Turning Over a New Leaf


Patricia Benner reveals possibilities of California’s natural landscape while keeping sustainability top of mind.

Creating intimate outdoor spaces with drought tolerant materials is a standard practice at Benner Landscape Design. Photo courtesy of Banner Landscape Design.

“You can have a garden that conforms to all the stringent local requirements that also meets the needs you have from the garden,” says landscape artist Patricia Benner on the challenges of balancing the state’s environmental mandates against personal design choices.

Threading her work through her aesthetic and sustainable concerns, Benner creates outdoor spaces that are environmentally conscious, inviting, mystical and practical. She curates lush spaces where one can dine and nap, meditate and entertain, imploding the notion that wood- chipped landscapes dotted with lonely, spiky cacti are the only option.

Her work in Montecito solidified the interests that drive her work: seasonality, drought tolerance, intimate spaces and primitive gardens. “Montecito is quite strict about what you can and cannot plant,” she says. That project, situated between two dry streambeds, required that she limit plantings within 100 feet of the streambeds to California natives, especially riparian plants, which can tolerate California’s wet and dry extremes. Her research led to a revelation. “I thought, Wow, these are gorgeous.” Now she encourages clients to use California natives in every project. “There was an ‘aha!’ moment when I started doing this and realized that it’s not onerous to meet these requirements,” says Benner. “There’s so much you can use that’s wonderful, that’s acceptable and that falls within the guidelines.”

Though it took a few years for her to understand it, Benner, who’s originally from New Jersey, delights in California’s subtle seasons. The ebb and flow—of blooms and flowers, and even deciduous plants—can be orchestrated to provide an endlessly changing source of beauty and delight. “You can make a beautiful composition in a garden without any flowers, with just the foliage of the plants, using compatible and contrasting foliage to bring the whole composition to life.”

Seasonal landscape dances around this home in Hancock Park. Photo by Karyn Millet.

“This project is very much a garden of rooms,” says Benner of this Hancock Park residence. A perpetual student, Benner notes that the form is common in historical gardens from the Middle East to Europe to England. It translates perfectly to California, where the garden is an extension of the home. “There’s an overall unity to the spaces within the garden, and looking from one to another creates a sense of depth and mystery,” she explains. “Each area has its own character, and paradoxically, when you divide up the garden and layer it, you make it feel bigger.”

A breathtaking fire- resistant pool surround in Montecito.
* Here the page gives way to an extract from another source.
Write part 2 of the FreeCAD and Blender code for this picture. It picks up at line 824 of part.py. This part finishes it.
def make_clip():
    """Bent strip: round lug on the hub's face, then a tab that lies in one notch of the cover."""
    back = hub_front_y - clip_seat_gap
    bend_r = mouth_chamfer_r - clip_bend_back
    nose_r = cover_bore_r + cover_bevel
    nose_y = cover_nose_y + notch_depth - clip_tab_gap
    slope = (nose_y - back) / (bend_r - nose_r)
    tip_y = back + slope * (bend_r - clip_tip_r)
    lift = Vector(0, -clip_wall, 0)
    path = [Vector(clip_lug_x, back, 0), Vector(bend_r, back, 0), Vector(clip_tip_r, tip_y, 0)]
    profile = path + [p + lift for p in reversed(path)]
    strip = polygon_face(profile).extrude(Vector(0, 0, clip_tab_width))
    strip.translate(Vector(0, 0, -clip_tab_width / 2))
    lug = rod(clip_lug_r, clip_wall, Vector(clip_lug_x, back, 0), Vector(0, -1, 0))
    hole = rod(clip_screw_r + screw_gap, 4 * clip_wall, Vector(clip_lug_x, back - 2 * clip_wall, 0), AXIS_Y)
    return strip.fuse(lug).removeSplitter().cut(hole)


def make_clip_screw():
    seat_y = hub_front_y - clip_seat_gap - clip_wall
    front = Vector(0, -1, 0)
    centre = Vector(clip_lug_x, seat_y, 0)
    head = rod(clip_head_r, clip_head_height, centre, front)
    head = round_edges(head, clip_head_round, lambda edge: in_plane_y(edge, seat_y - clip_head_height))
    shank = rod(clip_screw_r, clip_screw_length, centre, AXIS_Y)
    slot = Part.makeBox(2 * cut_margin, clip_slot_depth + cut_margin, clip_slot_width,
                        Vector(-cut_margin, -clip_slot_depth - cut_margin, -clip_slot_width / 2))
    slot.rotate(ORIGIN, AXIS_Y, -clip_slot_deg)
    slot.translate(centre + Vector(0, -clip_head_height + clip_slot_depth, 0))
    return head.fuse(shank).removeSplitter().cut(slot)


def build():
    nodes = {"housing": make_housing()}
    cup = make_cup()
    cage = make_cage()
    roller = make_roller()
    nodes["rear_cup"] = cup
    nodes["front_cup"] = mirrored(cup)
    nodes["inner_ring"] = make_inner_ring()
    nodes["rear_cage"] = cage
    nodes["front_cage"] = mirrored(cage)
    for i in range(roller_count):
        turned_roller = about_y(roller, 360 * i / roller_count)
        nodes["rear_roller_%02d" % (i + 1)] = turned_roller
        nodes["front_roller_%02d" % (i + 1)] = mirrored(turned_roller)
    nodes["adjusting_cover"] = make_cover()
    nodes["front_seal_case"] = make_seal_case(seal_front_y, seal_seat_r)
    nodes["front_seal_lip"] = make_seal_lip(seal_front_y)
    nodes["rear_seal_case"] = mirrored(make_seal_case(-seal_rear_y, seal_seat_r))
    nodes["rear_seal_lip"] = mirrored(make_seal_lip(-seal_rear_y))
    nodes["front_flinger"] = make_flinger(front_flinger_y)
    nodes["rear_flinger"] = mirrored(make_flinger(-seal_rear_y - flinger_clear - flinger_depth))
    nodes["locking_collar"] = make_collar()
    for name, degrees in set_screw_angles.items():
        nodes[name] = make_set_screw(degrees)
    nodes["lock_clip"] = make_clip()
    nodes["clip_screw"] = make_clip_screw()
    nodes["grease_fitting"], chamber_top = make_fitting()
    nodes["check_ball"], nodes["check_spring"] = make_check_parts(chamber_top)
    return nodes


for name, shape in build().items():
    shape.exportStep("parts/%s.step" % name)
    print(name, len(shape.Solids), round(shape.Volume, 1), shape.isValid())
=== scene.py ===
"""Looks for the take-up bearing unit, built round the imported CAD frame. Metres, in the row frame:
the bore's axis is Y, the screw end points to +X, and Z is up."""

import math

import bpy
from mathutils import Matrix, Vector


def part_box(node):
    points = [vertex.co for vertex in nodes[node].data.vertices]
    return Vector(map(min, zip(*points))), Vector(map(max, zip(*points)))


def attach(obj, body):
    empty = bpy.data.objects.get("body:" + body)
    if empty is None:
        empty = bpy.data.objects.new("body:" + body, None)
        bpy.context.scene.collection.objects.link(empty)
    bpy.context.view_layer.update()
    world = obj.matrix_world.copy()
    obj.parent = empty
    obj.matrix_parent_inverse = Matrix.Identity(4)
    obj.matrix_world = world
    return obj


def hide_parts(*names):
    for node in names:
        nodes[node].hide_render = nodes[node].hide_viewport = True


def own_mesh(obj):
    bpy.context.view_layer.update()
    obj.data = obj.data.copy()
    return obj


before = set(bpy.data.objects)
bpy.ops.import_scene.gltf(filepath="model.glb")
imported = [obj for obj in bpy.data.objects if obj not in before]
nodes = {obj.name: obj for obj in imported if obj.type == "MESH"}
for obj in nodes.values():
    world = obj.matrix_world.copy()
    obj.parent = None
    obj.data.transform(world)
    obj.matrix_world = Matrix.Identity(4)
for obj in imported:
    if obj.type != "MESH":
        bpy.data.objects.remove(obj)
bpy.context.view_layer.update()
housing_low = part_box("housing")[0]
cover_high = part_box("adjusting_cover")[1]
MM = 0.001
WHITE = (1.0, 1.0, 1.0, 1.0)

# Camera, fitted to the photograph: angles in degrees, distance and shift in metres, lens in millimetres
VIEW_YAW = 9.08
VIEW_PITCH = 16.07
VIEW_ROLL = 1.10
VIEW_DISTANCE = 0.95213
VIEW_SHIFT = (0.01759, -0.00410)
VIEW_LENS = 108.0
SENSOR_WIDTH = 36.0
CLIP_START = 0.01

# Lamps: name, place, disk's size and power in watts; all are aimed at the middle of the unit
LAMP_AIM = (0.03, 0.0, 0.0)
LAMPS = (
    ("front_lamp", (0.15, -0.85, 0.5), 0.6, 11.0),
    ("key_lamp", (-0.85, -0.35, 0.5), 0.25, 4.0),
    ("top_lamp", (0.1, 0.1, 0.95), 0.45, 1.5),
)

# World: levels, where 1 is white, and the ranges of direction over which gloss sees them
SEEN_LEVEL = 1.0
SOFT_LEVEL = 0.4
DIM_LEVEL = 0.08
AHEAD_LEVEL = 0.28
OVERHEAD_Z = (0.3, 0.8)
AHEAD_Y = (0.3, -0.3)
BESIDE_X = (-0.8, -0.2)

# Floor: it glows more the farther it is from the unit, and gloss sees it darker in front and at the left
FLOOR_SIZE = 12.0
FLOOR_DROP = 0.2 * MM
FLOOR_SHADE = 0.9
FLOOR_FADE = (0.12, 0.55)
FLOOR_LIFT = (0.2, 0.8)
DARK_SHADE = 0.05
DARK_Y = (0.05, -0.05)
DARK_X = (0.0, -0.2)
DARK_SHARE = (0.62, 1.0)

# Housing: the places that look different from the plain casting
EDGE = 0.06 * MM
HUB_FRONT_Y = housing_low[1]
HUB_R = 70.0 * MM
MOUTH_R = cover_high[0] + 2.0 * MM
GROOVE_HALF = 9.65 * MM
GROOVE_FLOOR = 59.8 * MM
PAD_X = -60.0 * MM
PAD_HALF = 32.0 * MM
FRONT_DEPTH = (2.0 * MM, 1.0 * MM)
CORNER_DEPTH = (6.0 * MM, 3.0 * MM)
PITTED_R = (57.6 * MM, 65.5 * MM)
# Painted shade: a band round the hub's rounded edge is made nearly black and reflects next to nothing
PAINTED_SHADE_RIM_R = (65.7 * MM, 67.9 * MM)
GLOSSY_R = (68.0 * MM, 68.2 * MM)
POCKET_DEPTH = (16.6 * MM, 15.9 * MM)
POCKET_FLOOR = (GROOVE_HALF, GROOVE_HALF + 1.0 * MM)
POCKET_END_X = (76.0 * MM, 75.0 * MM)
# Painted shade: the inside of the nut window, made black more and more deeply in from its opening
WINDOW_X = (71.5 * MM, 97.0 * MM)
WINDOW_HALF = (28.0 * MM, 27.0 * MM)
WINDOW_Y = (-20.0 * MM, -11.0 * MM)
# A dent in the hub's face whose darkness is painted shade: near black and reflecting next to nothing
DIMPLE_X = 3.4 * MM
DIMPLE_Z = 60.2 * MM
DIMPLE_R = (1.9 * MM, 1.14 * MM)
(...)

Photo by Karyn Millet.

This property housed an old oak grove that intertwined with several clearings. “The grounds had to be landscaped to respect the historic oaks, so I used California natives underneath,” Benner notes. “Then around the house, which was more open and Tuscan in style, I installed an Italian palette of Mediterranean plants including rosemary and cypress.” Of the rose trellis, Benner says, “You don’t have to completely eliminate medium-water plants like roses if you have enough of the drought-tolerant plants to balance them.”
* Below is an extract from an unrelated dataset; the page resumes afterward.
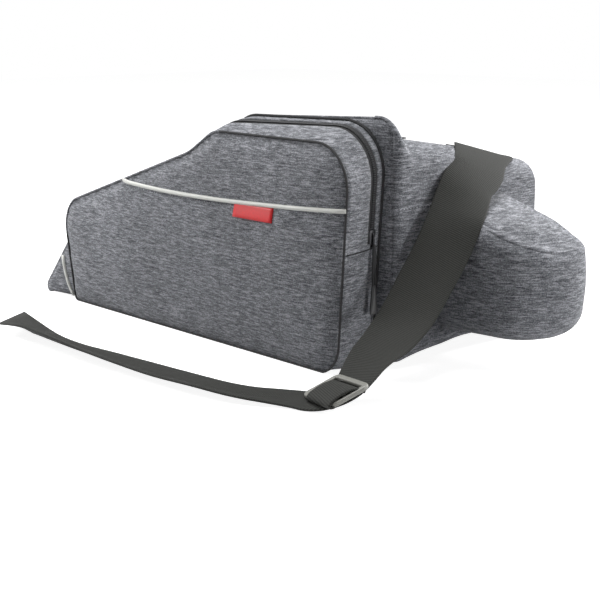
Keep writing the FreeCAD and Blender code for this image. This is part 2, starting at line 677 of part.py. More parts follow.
board_box = add_box("board_box", "dims.board_front_x", "-dims.tunnel_half_width",
                    "dims.tunnel_height + dims.wall", "dims.board_length", "2 * dims.tunnel_half_width",
                    "dims.board_thick")
board_holes = []
for i, (sx, sy) in enumerate([(-1, -1), (-1, 1), (1, -1), (1, 1)]):
    board_holes.append(add_cylinder(f"board_hole_{i}", f"{sx} * dims.screw_x", f"{sy} * dims.screw_y", "0",
                                    "dims.screw_radius + 0.2", "60"))
add_cut("base_board", board_box, board_holes)

screws = []
for x, y in screw_places:
    head_z = dim("screw_head_height") + 3
    head = Part.makeCylinder(dim("screw_head_radius"), dim("screw_head_height"), Vector(x, y, head_z))
    shank_top = dim("tunnel_height") + WALL + dim("board_thick")
    shank = Part.makeCylinder(dim("screw_radius"), shank_top - head_z, Vector(x, y, head_z))
    screws.append(head.fuse(shank))
add_shape("adapter_screws", Part.makeCompound(screws))

# ---- check every object, then write each sub-part -----------------------------------------------------
doc.recompute()
for item in doc.Objects:
    if "Invalid" in item.State or "Error" in item.State:
        raise RuntimeError(f"{item.Label} failed: {item.State}")
for node in NODES:
    shape = node.Shape
    if shape.isNull() or not shape.isValid() or not shape.Solids:
        raise RuntimeError(f"{node.Label} has no valid solid")
    print(f"{node.Label:22s} solids {len(shape.Solids)} volume {shape.Volume:10.1f}")
os.makedirs("parts", exist_ok=True)
for node in NODES:
    node.Shape.exportStep(f"parts/{node.Label}.step")
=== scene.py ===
import math
from contextlib import contextmanager

import bmesh
import bpy
import numpy as np
from bpy.props import FloatProperty, PointerProperty, StringProperty
from mathutils import Matrix, Vector


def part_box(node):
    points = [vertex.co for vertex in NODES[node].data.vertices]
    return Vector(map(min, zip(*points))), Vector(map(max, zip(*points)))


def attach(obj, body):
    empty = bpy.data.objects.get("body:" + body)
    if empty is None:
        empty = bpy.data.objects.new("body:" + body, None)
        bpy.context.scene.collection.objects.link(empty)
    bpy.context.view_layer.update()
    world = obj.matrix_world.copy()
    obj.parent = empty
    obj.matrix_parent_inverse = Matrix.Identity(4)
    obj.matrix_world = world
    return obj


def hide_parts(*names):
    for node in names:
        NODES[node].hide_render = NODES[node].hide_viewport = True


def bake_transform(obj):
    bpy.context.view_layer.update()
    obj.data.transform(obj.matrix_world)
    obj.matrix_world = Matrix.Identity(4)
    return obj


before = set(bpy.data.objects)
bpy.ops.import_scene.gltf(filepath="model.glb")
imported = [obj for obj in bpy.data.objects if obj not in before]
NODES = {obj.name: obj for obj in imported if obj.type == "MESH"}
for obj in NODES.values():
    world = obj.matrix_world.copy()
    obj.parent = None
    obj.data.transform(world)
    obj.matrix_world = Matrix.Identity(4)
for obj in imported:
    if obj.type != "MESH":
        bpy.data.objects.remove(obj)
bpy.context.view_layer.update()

bl_info = {
    "name": "Saddle Bag",
    "version": (1, 0, 0),
    "blender": (4, 5, 0),
    "location": "3D View > Sidebar > Saddle Bag",
    "description": "Builds a tweed bicycle bag with a wedge pocket, a round pocket, a strap and an adapter",
    "category": "Mesh",
}

MM = 0.001


def box_mm(node):
    low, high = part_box(node)
    return np.array(low) / MM, np.array(high) / MM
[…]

Benner creates intimate outdoor rooms atop a drought-tolerant Brentwood lawn.
Photo courtesy of Banner Landscape Design.

DROUGHT-TOLERANT, LAWN- LESS DESIGN IN BRENTWOOD  “In a garden that is predominantly low water, you can use medium-water plants, like roses or fruit trees, if you balance them with enough plants requiring low water in the palette,” says Benner. In this garden, drought- tolerant plants, including rosemary, thyme and lavender, climbing plants, hedges and olive trees offer an impression of wild, luxuriant beauty when paired with a ground cover of gravel and pavers. “While it’s not in the traditional places you’d see it, such as on the ground,” says Benner, “you’re aware of tons of green around you.”
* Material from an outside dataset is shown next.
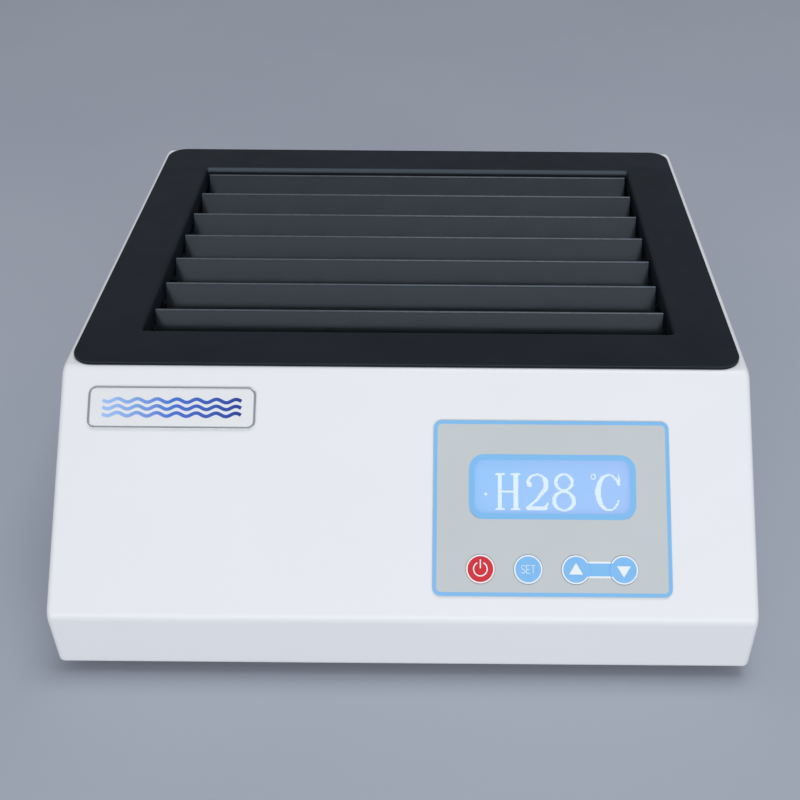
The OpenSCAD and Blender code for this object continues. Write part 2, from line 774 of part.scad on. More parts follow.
module inlet_socket() color("#1B1C1F") difference() {
    union() {
        on_inlet(0, 0, -inlet_deep) linear_extrude(inlet_deep) square([inlet_w, inlet_h], center = true);
        on_inlet() linear_extrude(inlet_flange_t) rounded_rect(50, inlet_h + 4, 4);
    }
    on_inlet(0, socket_y, socket_floor) linear_extrude(inlet_flange_t - socket_floor + cut)
        polygon([
            [-socket_w / 2, -socket_h / 2], [socket_w / 2, -socket_h / 2],
            [socket_w / 2, socket_h / 2 - socket_corner], [socket_w / 2 - socket_corner, socket_h / 2],
            [socket_corner - socket_w / 2, socket_h / 2], [-socket_w / 2, socket_h / 2 - socket_corner]
        ]);
    on_inlet(0, drawer_y, drawer_back - slip) linear_extrude(inlet_flange_t - drawer_back + slip + cut)
        square([drawer_w + 2 * slip, drawer_h + 2 * slip], center = true);
    for (p = PINS) on_inlet(p[0], p[1], -inlet_deep - cut) linear_extrude(inlet_deep)
        square([pin_w + 2 * thread_gap, pin_h + 2 * thread_gap], center = true);
    for (x = [-inlet_ear_x, inlet_ear_x]) on_inlet(x, 0, -cut)
        cylinder(d = 3 + 2 * hole_gap, h = inlet_flange_t + 2 * cut);
}

module inlet_pins() color("#D3C07A")
    for (p = PINS) on_inlet(p[0], p[1], -pin_tail) linear_extrude(pin_tail + socket_floor + pin_len)
        square([pin_w, pin_h], center = true);

module inlet_screws() color("#B8BCC2")
    for (x = [-inlet_ear_x, inlet_ear_x]) on_inlet(x, 0, inlet_flange_t) pan_screw(3, 8, 5.2, 1.4);

module fuse_drawer() color("#232427") on_inlet(0, drawer_y) difference() {
    union() {
        translate([-drawer_w / 2, -drawer_h / 2, drawer_back])
            cube([drawer_w, drawer_h, inlet_flange_t - drawer_back]);
        translate([-12, -5.5, inlet_flange_t]) cube([24, 10.5, rear_proud - inlet_flange_t]);
    }
    // trough for the fuse, open upwards
    translate([-fuse_d / 2 - slip, -fuse_d / 2 - slip, -fuse_len - 2.5])
        cube([fuse_d + 2 * slip, drawer_h, fuse_len + 1]);
    // finger notch below the face
    translate([-4, -6.5, inlet_flange_t + 0.6]) cube([8, 2, 2]);
}

module fuse() color("#D9DDE0") on_inlet(0, drawer_y, -fuse_len - 2) {
    cylinder(d = fuse_d - 0.4, h = fuse_len);
    for (z = [0, fuse_len - 5]) translate([0, 0, z]) cylinder(d = fuse_d, h = 5);
}

module on_switch(out = 0) {
    on_rear(switch_x, switch_z, out) children();
}

module switch_housing() color("#1B1C1F") difference() {
    union() {
        on_switch(-switch_deep) linear_extrude(switch_deep) square([bezel_w - 2, bezel_h - 2], center = true);
        on_switch() linear_extrude(bezel_t) rounded_rect(bezel_w, bezel_h, 1.5);
        for (y = [-5, 5]) on_switch(-switch_tab_end)
            translate([-2.4, y - 0.4, 0]) cube([4.8, 0.8, switch_tab_end - switch_deep + 1]);
    }
    on_switch(-8) linear_extrude(8 + bezel_t + cut) square([rocker_w + 0.6, 17.6], center = true);
    on_switch(pivot_out) rotate([0, 90, 0]) cylinder(d = pivot_d + 0.1, h = rocker_w + 2.2, center = true);
}

// The rocker stands with its upper end pressed in, which is on.
module power_rocker() color("#26272A") on_switch(pivot_out) rotate([-rocker_deg, 0, 0]) {
    rotate([90, 0, 90]) linear_extrude(rocker_w, center = true)
        polygon([[-6, -2], [6, -2], [7.6, 5.5], [0, 4], [-7.6, 5.5]]);
    rotate([0, 90, 0]) cylinder(d = pivot_d, h = rocker_w + 2, center = true);
}

module earth_stud() color("#C9A961") translate([earth_at[0], earth_at[1], base_top]) cylinder(d = 4, h = 10);

module earth_nut() color("#C9A961") translate([earth_at[0], earth_at[1], base_top + 1.2])
    hex_nut(nut_across, nut_h, 4 + 2 * thread_gap);

// ---------------------------------------------------------------- feet and screws

module rubber_feet() color("#1E1F21") for (p = FEET) translate([p[0], p[1], 0]) difference() {
    cylinder(d1 = foot_d - 2, d2 = foot_d, h = foot_h);
    translate([0, 0, -cut]) cylinder(d = 9, h = foot_h / 2 + cut);
    cylinder(d = 4 + 2 * hole_gap, h = foot_h + cut);
}

module foot_screws() color("#B8BCC2") for (p = FEET) translate([p[0], p[1], foot_h / 2])
    rotate([180, 0, 0]) pan_screw(4, foot_h / 2 + sheet + 5, 8, 2.4);

module foot_nuts() color("#B8BCC2") for (p = FEET) translate([p[0], p[1], base_top])
    hex_nut(nut_across, nut_h, 4 + 2 * thread_gap);

module cover_screws() color("#D5D8DC") for (side = [-1, 1], p = SIDE_SCREWS)
    on_side(side, p[0], p[1]) pan_screw(3, 6, 5.6, 1.8);

module rear_screws() color("#D5D8DC") for (x = rear_screw_xs)
    on_rear(x, side_screw_z) pan_screw(3, 6, 5.6, 1.8);

housing_cover();
base_tray();
rear_panel();
top_panel();
panel_nuts();
tray_gasket();
heating_tray();
fin_1();
fin_2();
fin_3();
fin_4();
fin_5();
fin_6();
fin_7();
fin_rivets();
heater_mat();
clamp_plate();
insulation_pad();
heat_shield();
shield_pillars();
shield_screws();
temperature_sensor();
sensor_clip();
thermal_cutout();
membrane_panel();
lcd_window();
lcd_module();
display_board();
tact_switches();
key_power();
key_set();
key_up();
key_down();
display_pillars();
display_screws();
nameplate();
control_board();
transformer();
relay();
terminal_block();
control_pillars();
control_screws();
display_cable();
mains_wires();
heater_leads();
sensor_lead();
inlet_socket();
inlet_pins();
inlet_screws();
fuse_drawer();
fuse();
switch_housing();
power_rocker();
earth_stud();
earth_nut();
rubber_feet();
foot_screws();
foot_nuts();
cover_screws();
rear_screws();
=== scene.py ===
"""Dry block heater with a finned slide well: finishes, printed faces and light around the CAD parts."""
import json
import math

import bmesh
import bpy
from mathutils import Matrix, Vector


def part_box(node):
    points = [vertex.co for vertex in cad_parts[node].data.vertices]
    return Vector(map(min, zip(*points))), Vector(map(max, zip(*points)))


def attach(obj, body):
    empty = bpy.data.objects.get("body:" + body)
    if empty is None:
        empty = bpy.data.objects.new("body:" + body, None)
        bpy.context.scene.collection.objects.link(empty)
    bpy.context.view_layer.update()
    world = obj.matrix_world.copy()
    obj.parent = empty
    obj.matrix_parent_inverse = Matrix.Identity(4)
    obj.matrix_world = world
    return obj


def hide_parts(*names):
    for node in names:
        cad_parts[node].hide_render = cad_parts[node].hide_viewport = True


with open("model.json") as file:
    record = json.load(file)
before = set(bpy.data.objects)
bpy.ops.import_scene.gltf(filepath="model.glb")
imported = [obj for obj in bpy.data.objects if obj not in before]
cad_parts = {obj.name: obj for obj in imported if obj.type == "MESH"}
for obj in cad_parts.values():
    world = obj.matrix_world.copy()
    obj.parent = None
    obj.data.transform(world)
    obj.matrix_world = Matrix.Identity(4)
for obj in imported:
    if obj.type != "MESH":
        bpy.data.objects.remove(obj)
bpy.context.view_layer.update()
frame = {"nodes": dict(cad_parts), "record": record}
nodes = frame["nodes"]
slot_of = {part["node"]: part["material_slot"] for part in frame["record"]["subparts"]}

MM = 0.001
WELD = 1e-6  # metres within which two CAD points are one
FLAT_ANGLE = math.radians(0.5)  # faces that turn less than this are one flat face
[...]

Primitive planting creates maximum shade at this Mandeville property.
Photo by Karyn Millet.

Creating a garden in a fire-prone area entails paying attention to
plant spacing, plant selection and plant maintenance, “particularly within the first 30 feet of the house,” says Benner. “It’s keeping your plants from being dried out, and not spacing trees too close together.” She also counsels staying away from oily plants and trees like eucalyptus and pine, or anything that’s got a lot of dense foliage that tends to die and hang on the plant, and instead focus on plants that have a high water content. Some of her favorites include ceanothus (wild lilac), mimulus (monkey flower), trichostema ianatum (woolly blue curls), many salvias (sages) and quercus agrifolia (California live oak). “Those don’t burn as rapidly.”